Eski zamanları çok sevdiğini açıklayan Eren, "Eski şarkılar çok daha temizmiş. Bu camiada yaşamama rağmen gelenekselim, şampuanım bile yıllardır aynı" diyor.
Şarkıcı, 17 Mart'ta Bostancı Gösteri Merkezi'nde albümün lansman konserini yapacağını da sözlerine ekliyor.
'BU SEKTÖRDE TUTUNABİLMEK İÇİN SİNİRLERİNİZ ÇELİK GİBİ OLMALI'
"Muazzez Ersoy'dan sonra nostalji kralıyım" diye söze giren Cenk Eren'le başlıyoruz sohbete... Eren, "Tanju Okan'dan sonra Ferdi Özbeğen'in seslendirdiği şarkıları eskiyi unutturmadan, gençlere hatırlatmak gerekir" diyor ve sözlerine devam ediyor: "Benim için sahnesi iyi' derler ama diğer albümlerimde bu başarıyı yakalayamamıştım. Tanju Okan ve Ferdi Özbeğen albümleri ile bunu kırdım.

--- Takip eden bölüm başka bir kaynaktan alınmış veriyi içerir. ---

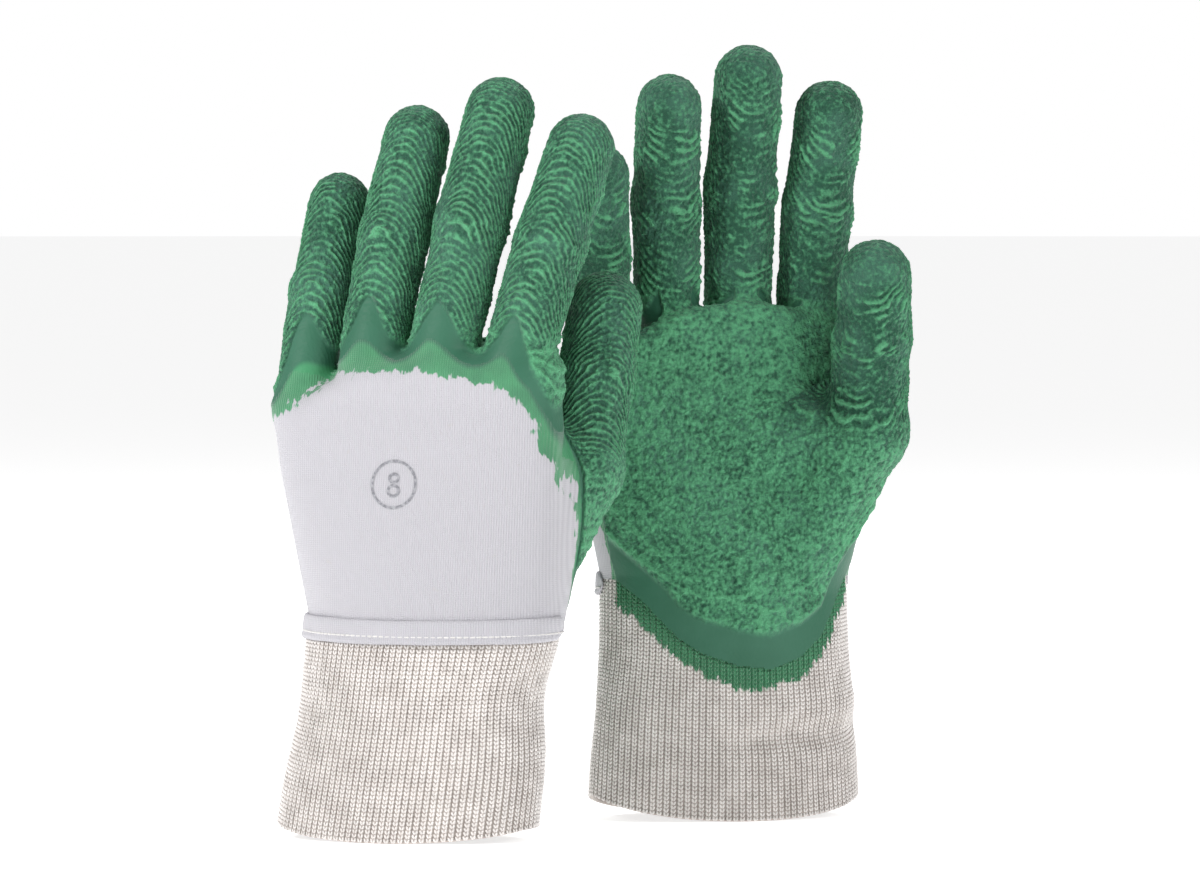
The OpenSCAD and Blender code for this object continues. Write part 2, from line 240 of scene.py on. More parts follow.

Bu albümlerin bu kadar ses getireceğini tahmin etmedim."
'İNSANLIK DA ÖNEMLİ'
32 yıldır müzik piyasasında olan Eren, "Cumhuriyetten önce sahnelerdeydim" diye espri yapıyor. Sahneye ilk Ankara'da çıkan, daha sonra bir süre Antalya'da yaşayan Eren, o günlerle ilgili şunları anlatıyor: "1993'te parasızlıktan İstanbul'a geldim. Çok cazip bir teklif almıştım. Bu işin yeri burası."
Eren, "32 sene boyunca iyi kazandınız mı?" sorusuna şöyle cevap veriyor: "Eskisi gibi paralar yok artık. Eskiden haftanın yedi günü çalışırdık, şimdi haftada bir gün çalışıyoruz. 32 senedir çalışıyorum. Memur gibi çalışıyoruz, tabii daha fazla kazandık ama daha da fazla yatırım yaptık. Yedisekiz albümümü kendi paramla yaptım. Kıyafetlerim, sahne; hep masraflı iştir."
Bir daha dünyaya gelse yine aynı hayatı yaşamak, yine şarkıcı olmak istediğini söyleyen Eren, şöyle devam ediyor: "Zaman zaman üzüldüğüm, kırıldığım, yorulduğum da oldu. Bizim işte acımasız bir rekabet var. İnsanlar birbirlerinin üzerine basıyor. Onlara ben de dahilim, ben de yapmışımdır. Bu hayatta tutunabilmek için çelik gibi sinirleriniz olmalı. Normal bir sesin varsa, mütevazı bir şarkıcıysan, kalbin de iyiyse; yıllardır sahnede olabiliyorsun. Çünkü insanlar sadece sesine değil; insanlığına da bakıyor."
Eren'in barınaktan sahiplendiği köpeği Mia dikkatimizi çekiyor. Mia, Nisan'dan beri Eren'in hayatında. Cenk Eren köpek aldıktan sonra değişen hayatını şöyle anlatıyor: "Köpek edinmeden önce köpek videoları izlemeye başladım. Sahiplerine olan düşkünlükleri dikkatimi çekti. Ben çok titiz biriydim, hatta doktora gidecek kadar. Mesela; en tahammül edemediğim şey evin dağınık olmasıdır, her yer düzenli olmalıdır. Bir toplantıya gideceksem ve mutfak dağınıksa, arabadan inip mutfağı düzeltip öyle gidiyordum. 'Köpekle nasıl olacak?' dediler. İlk zamanlar bayağı sarsıldım ama sonrasında Mia takıntılarımı tedavi etti. Keşke daha önce alsaydım. Mia ile kendime geldim."